La torpeza era esencial en su gracia. Ella se trastabillaba porque tenía muchas ideas y muy poco tiempo para volcarlas, en fin: sólo una vida.
Uno no se imagina paseando por Chamberí o por Manhattan con tanta gente como con ella.
Uno siempre se sueña, en el fondo, debatiendo con Diane Keaton por la calle, una mujer inacabable que daba ganas de hablar y de caminar, de caminar hablando para echarse uno mismo a rodar cuesta abajo, para desenmarañarse uno sobre los adoquines y en la puerta de los cines o del teatro o en las cafeterías de viejos, mezclando un trauma freudiano con un chiste infantil o un secreto sucísimo que ella abraza.
Y se hace de noche en el muelle y ya hace un poco de viento y ella se aprieta el sombrero de las grandes películas y sonríe usando la boca entera y los coches se detienen en seco, amontonándose.
Uno da gracias entonces, casi siempre en silencio, por tener una interlocutora tan espléndida, tan inteligente y neurótica y verborreica y sentimental, alguien desordenado pero que desde luego lo juega todo a la carta del talento, y se pregunta uno a sí mismo que hará sin Diane Keaton o sin los que son como ella, sin los que nos ayudan a revelarnos escuchando y hablando, sin los que nos enseñaron que todos los problemas modernos, al final, son problemas de sintaxis.
Diane Keaton.
La incomunicación es el tema, dijo Bergman.
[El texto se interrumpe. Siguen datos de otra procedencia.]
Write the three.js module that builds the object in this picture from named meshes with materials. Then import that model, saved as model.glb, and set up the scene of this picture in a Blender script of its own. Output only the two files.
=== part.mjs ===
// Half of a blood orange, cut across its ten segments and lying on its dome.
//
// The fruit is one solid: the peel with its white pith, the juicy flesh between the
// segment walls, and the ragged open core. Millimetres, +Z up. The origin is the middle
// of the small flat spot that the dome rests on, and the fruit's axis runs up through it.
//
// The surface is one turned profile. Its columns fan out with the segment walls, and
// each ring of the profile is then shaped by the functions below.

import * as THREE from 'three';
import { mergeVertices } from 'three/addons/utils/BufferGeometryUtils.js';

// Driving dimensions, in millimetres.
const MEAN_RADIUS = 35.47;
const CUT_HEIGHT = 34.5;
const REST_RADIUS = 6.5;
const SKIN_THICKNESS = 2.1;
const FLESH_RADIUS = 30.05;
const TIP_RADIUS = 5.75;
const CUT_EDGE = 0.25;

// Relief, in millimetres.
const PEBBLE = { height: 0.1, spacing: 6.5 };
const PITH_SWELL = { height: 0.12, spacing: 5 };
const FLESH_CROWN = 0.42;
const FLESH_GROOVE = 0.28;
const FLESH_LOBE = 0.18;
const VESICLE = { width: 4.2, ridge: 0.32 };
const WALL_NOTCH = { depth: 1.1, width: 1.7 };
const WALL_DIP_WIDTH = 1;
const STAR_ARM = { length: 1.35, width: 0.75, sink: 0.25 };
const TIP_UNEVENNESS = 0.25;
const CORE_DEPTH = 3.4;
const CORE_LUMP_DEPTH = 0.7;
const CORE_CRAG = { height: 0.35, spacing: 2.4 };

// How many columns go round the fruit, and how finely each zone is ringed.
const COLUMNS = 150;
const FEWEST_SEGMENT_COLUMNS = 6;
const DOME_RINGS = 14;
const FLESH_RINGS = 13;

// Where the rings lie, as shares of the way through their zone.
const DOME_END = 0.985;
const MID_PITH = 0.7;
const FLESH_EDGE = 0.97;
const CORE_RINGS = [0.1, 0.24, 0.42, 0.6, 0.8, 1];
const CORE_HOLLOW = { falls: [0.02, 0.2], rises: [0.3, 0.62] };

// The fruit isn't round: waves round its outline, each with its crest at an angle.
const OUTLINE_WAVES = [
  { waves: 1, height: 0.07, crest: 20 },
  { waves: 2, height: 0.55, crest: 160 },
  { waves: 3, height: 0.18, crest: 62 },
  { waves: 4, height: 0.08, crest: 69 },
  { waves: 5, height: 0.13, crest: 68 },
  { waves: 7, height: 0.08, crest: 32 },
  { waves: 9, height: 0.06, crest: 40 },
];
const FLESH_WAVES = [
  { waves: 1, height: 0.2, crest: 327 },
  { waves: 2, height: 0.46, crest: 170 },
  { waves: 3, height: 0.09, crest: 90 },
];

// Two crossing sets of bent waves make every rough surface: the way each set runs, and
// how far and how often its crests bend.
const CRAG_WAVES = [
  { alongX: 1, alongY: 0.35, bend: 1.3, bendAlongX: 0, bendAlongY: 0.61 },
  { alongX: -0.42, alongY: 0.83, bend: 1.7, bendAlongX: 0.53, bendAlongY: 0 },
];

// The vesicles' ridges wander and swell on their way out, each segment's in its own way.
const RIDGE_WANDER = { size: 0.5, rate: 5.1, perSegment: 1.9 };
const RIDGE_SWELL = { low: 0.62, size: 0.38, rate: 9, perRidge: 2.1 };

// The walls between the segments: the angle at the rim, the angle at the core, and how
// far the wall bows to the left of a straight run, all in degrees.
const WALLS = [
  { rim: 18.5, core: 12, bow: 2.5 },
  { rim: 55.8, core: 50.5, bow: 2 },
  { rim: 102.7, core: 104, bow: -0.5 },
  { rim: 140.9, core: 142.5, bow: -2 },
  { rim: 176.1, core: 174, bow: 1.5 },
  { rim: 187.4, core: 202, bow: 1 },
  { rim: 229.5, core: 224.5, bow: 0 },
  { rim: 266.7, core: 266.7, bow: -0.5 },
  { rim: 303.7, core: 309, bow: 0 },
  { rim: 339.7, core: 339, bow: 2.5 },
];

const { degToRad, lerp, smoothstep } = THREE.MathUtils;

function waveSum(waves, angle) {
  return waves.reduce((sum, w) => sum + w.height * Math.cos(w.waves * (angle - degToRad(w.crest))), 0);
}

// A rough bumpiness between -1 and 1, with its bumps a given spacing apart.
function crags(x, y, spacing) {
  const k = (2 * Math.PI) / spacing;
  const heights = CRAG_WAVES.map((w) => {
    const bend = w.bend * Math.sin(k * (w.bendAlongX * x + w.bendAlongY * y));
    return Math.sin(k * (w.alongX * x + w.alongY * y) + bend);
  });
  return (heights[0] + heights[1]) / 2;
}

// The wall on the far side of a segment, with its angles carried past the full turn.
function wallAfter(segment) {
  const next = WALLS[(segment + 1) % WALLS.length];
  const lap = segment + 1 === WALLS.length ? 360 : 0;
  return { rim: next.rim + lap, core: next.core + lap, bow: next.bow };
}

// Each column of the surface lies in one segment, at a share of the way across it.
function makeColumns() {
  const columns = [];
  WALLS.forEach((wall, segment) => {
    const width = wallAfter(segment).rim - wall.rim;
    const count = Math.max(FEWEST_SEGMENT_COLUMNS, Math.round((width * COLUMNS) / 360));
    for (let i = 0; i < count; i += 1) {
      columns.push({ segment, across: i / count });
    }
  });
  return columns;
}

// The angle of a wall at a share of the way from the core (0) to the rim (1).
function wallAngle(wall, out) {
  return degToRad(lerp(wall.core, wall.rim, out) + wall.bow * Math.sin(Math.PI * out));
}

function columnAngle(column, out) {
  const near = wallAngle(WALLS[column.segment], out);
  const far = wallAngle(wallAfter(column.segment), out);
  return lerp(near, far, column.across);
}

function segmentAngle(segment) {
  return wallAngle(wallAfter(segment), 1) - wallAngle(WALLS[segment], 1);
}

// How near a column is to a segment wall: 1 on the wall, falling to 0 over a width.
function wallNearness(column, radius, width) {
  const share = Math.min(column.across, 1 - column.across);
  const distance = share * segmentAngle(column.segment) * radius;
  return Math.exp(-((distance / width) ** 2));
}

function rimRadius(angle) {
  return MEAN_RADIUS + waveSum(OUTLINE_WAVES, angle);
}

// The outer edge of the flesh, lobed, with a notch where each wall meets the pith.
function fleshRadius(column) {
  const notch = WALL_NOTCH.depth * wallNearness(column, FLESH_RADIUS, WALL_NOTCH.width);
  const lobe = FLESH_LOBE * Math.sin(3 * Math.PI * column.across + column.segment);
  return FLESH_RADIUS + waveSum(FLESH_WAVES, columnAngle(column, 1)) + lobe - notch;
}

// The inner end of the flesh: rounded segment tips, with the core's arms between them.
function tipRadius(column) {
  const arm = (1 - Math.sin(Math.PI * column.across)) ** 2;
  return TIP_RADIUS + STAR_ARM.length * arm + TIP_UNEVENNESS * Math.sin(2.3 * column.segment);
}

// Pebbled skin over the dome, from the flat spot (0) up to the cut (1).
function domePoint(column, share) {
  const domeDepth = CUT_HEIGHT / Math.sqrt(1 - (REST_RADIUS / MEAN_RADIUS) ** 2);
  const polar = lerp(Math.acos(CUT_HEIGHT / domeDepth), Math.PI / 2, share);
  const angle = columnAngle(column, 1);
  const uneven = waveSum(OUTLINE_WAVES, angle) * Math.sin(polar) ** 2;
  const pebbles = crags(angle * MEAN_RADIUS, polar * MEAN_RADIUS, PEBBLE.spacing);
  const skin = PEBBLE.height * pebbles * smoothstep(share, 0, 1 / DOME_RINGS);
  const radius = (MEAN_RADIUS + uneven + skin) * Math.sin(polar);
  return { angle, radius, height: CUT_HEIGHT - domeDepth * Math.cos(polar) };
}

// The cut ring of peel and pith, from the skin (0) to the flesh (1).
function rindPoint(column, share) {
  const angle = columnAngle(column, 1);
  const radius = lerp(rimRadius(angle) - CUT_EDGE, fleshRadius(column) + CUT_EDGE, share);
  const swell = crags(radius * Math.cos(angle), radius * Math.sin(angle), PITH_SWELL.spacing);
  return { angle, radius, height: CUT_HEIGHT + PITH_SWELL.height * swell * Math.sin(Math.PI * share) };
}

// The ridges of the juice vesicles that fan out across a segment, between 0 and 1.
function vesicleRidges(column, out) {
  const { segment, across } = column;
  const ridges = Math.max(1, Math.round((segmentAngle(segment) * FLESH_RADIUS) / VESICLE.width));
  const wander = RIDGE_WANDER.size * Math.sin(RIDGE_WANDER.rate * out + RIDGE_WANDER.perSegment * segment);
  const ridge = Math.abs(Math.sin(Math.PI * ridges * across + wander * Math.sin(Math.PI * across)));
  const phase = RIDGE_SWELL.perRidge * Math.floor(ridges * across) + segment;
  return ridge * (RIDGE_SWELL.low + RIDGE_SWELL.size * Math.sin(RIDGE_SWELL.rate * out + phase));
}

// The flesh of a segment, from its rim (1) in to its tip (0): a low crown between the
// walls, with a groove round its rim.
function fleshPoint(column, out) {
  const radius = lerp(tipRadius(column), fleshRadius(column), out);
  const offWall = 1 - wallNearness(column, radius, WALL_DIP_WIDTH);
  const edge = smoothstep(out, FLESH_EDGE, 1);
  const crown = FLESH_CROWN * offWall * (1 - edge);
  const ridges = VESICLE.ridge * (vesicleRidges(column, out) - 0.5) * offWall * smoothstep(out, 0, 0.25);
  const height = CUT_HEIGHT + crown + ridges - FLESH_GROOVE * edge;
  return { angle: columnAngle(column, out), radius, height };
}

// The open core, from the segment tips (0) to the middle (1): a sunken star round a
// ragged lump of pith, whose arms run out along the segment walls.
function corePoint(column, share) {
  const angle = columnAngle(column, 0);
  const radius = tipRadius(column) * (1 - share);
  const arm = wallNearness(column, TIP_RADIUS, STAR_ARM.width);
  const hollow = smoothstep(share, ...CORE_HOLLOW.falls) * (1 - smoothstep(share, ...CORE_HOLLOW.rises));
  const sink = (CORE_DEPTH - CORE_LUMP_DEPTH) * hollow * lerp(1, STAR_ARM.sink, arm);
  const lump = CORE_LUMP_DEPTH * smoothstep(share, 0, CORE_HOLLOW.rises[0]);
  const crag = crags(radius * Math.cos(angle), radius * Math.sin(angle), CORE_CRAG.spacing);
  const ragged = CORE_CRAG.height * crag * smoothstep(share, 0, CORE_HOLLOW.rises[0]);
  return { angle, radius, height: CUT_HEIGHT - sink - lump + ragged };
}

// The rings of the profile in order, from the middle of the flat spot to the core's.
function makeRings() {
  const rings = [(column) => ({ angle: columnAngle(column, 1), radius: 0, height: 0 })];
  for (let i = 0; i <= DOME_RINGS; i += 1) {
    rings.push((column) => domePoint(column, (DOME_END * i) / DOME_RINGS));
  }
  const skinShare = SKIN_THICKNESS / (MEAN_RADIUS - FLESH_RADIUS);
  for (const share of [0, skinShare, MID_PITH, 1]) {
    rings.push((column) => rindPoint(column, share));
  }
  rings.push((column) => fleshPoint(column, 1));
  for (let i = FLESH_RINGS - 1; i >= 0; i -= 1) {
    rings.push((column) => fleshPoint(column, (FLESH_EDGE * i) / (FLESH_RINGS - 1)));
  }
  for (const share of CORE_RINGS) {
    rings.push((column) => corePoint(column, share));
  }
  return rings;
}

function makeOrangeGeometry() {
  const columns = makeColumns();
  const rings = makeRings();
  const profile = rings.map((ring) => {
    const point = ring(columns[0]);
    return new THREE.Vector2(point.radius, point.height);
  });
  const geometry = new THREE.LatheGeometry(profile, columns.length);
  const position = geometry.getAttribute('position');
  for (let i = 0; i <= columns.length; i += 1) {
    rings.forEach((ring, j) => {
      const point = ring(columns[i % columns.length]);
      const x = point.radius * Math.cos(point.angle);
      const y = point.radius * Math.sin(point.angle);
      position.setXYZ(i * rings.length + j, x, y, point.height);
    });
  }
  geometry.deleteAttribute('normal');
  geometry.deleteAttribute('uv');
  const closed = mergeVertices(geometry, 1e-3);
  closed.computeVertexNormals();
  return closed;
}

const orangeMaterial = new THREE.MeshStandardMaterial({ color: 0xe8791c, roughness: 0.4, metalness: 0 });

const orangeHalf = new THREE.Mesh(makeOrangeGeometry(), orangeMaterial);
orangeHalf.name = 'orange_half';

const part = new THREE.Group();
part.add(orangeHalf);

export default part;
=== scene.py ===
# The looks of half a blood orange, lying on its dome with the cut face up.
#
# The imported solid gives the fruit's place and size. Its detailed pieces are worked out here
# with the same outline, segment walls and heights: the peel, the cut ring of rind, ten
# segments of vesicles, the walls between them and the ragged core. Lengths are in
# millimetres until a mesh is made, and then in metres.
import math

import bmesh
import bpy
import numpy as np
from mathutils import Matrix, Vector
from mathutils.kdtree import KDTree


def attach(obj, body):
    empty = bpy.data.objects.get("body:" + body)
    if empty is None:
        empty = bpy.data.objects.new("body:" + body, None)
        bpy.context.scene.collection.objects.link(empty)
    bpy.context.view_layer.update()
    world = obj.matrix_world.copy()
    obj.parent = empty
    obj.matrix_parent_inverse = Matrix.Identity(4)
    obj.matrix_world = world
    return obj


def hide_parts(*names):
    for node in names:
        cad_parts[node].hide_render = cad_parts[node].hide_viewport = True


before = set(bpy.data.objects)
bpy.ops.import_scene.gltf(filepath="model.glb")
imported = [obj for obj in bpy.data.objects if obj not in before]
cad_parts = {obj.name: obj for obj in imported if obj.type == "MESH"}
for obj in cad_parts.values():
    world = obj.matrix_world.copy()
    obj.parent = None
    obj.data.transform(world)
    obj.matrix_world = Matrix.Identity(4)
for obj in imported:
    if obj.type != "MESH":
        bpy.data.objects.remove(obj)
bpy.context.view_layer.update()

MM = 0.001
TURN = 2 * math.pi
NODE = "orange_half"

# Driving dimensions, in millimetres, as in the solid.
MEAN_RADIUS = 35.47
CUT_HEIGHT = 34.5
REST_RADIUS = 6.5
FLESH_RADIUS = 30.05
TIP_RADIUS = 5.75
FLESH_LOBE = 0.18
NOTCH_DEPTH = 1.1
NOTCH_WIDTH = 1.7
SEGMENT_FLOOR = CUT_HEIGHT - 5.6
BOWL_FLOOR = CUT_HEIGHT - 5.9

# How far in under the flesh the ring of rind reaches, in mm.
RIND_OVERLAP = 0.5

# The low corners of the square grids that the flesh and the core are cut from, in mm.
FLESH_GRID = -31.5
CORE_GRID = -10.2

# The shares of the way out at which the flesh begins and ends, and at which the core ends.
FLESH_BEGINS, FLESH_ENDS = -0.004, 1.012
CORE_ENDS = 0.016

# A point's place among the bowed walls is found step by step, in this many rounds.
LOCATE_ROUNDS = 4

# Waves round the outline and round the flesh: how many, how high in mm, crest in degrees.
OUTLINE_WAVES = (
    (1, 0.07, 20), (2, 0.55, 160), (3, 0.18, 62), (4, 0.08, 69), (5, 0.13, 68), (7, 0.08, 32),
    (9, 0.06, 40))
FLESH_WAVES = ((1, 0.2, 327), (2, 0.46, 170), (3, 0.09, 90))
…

Quizás el único tema.
Todo va sobre la incomunicación menos Diane Keaton, que va sobre el amor que se hace hablando.
Se enamoró de hombres con los que habló mucho. Como Woody Allen o Al Pacino. Con el primero tuvo una relación de tres años (intermitente). Con el segundo, de veinte (intermitente). Y después charlaron toda la vida.
Al fin y al cabo, acostarse con la gente no es tan importante como hablar con la gente.
También sabemos que a los doce minutos de metraje de Annie Hall, Keaton ya no tiene ganas de tener sexo con Allen, o sea, que siempre fue una mujer listísima, hasta en la ficción inspirada en ella misma.
Diane Keaton era una de esas chicas a las que tratas como a tu mejor amiga hasta que te das cuenta de que llevas sesenta años enamorado de ella y un día se muere, o te mueres tú, y ya no hay posibilidad de decirse lo indecible.
Que se lo digan a Al Pacino cuando, después de mamonear con ella durante décadas, le confesó, micro en mano, en su homenaje: "Te amo. Para siempre". Y le brillaron los ojos al muchacho más guapo y más malo de todos.
Tú, antes de eso, también lo hubieras dado todo por ella, hubieras disfrutado de cada minucia suya: te hubieses levantado a las cinco de la mañana de la cama para ir a salvarla de una araña que se coló en su baño o hubieses perdido el culo por jugar con ella al tenis con esos cuellos subidos que se ponía.
Yo creo que era un espectáculo sólo verla vivir.
Diane hizo cosas importantes, cosas difíciles para las mujeres de su tiempo: vivir como un hombre.
Vestir como un hombre.
Cobrar como un hombre.
Hizo bromas de hombre sobre su alergia al matrimonio. Dijo que era defectuosa, que era rara, que no sabía nada y que no había aprendido nada. No dijo lo esencial porque no hacía falta: que ella existió y amó fuera del canon, fuera de las instituciones clásicas del afecto y de la familia.
No se pinchó bótox ni se embutió en vestidos incomodísimos ni vivió para la mirada de los otros. Quiso experimentar todas las edades. Otras fueron hermosas y estériles como flores de plástico. Ella fue atractiva e interesante en el barro y en la vida.
Movió mucho las manos mientras hablaba, como pidiendo perdón siempre por lo que acababa de decir, y nosotros la perdonamos sin descanso: nadie ha molado nunca tanto como Diane Keaton y su forma de hacer elegantemente lo que le dio la real gana.